We quickly showed James and Kate the paper scraps and they reported back to us that at
least one fragment was from George Orwell’s Animal farm. As shown in the picture above,
you can clearly read ‘Snowball’, one of Manor farm’s pigs. This was exciting, for it was
something that I knew. I read Animal Farm in high school. To find an old fragment of it in a
university class was really cool.

To find not only paper but a fragment with clearly visible words on it is thrilling since paper
preserves incredibly poorly over time, so it is rarely found in an archeological context.

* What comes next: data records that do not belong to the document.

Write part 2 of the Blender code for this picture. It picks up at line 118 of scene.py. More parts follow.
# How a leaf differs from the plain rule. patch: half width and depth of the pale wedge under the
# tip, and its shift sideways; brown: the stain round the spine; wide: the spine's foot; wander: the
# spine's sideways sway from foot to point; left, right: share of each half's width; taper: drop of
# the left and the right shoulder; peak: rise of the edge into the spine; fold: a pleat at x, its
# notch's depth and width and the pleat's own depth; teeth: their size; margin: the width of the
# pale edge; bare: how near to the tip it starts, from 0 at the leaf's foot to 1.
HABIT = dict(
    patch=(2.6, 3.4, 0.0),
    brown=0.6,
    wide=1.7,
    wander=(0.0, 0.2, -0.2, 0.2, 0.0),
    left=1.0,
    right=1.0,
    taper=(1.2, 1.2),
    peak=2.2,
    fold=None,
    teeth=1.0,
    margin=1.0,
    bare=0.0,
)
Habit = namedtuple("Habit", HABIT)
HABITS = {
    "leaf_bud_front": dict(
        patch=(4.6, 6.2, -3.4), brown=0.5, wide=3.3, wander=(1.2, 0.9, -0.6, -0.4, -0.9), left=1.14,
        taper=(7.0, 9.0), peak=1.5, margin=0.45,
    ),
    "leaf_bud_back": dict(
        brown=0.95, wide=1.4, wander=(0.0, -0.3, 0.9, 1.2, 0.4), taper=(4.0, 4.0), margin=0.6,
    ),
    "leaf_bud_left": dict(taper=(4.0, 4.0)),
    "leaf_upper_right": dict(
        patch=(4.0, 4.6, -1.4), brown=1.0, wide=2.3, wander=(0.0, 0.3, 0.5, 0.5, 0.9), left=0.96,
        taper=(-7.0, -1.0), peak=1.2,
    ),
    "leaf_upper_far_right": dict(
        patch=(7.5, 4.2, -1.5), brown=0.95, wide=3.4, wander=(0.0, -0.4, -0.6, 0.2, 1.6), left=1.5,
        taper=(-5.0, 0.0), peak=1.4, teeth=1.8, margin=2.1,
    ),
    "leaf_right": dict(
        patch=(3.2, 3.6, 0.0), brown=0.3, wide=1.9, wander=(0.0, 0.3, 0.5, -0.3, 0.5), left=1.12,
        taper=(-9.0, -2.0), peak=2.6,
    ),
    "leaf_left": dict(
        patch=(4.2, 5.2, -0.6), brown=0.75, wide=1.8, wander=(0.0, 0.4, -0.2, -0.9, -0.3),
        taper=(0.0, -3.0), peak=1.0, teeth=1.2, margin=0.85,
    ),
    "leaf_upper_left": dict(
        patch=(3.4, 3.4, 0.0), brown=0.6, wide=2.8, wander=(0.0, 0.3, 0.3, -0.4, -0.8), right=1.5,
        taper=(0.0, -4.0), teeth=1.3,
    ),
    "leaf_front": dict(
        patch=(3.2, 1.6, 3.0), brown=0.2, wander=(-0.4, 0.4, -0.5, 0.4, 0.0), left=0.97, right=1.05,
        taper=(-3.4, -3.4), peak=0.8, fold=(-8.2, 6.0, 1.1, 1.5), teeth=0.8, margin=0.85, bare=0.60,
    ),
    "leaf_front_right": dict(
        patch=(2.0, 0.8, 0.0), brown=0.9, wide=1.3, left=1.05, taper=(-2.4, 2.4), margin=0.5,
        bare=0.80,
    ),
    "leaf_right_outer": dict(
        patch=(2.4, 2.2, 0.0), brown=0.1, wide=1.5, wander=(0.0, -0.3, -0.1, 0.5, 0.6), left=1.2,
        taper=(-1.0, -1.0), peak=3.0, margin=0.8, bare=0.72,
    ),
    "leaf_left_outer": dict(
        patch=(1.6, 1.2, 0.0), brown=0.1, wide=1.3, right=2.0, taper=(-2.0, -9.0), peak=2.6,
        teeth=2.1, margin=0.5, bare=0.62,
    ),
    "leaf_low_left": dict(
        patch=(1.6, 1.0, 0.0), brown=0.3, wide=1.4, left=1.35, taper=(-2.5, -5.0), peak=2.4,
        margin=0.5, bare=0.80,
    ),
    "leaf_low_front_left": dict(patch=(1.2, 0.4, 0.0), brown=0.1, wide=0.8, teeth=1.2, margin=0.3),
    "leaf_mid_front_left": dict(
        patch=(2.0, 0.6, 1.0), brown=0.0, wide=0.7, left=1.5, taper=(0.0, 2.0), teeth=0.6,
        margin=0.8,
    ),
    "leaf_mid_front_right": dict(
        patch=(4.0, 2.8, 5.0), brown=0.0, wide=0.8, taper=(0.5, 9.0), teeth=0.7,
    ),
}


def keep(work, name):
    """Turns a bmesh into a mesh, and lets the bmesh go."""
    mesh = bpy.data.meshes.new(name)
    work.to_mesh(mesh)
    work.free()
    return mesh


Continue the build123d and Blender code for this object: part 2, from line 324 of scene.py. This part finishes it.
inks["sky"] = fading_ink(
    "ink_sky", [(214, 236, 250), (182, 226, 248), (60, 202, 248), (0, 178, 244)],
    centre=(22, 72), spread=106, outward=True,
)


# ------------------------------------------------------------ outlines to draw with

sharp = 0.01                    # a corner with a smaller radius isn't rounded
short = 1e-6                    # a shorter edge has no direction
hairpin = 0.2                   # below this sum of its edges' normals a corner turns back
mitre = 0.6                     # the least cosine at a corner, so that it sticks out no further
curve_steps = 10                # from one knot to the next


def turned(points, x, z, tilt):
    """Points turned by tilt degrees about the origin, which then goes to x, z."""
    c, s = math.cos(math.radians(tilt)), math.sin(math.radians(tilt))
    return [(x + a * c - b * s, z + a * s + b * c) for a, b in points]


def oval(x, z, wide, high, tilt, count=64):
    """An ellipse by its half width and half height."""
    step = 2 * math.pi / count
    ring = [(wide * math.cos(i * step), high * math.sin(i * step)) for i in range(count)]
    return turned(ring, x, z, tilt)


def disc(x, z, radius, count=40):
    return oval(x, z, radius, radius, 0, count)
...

Specific conditions are needed for paper artifacts to be conserved since it is vulnerable to
light, water, damp conditions, insects and heat. Paper also requires delicate handling,
especially as it ages.
Since we know what book the paper fragments come from, we now have a terminus post
quem for the unit. A terminus post quem is the earliest possible date for an object. Because
Animal Farm was published for the first time in 1945, the deposit found in OA7 cannot be
older than that. This is very useful information for we are finding objects that are older than
1945 such as the metal horse-drawn carriage step, the one that Kate wrote a post about.
This indicates that OA7 was potentially a garbage dump.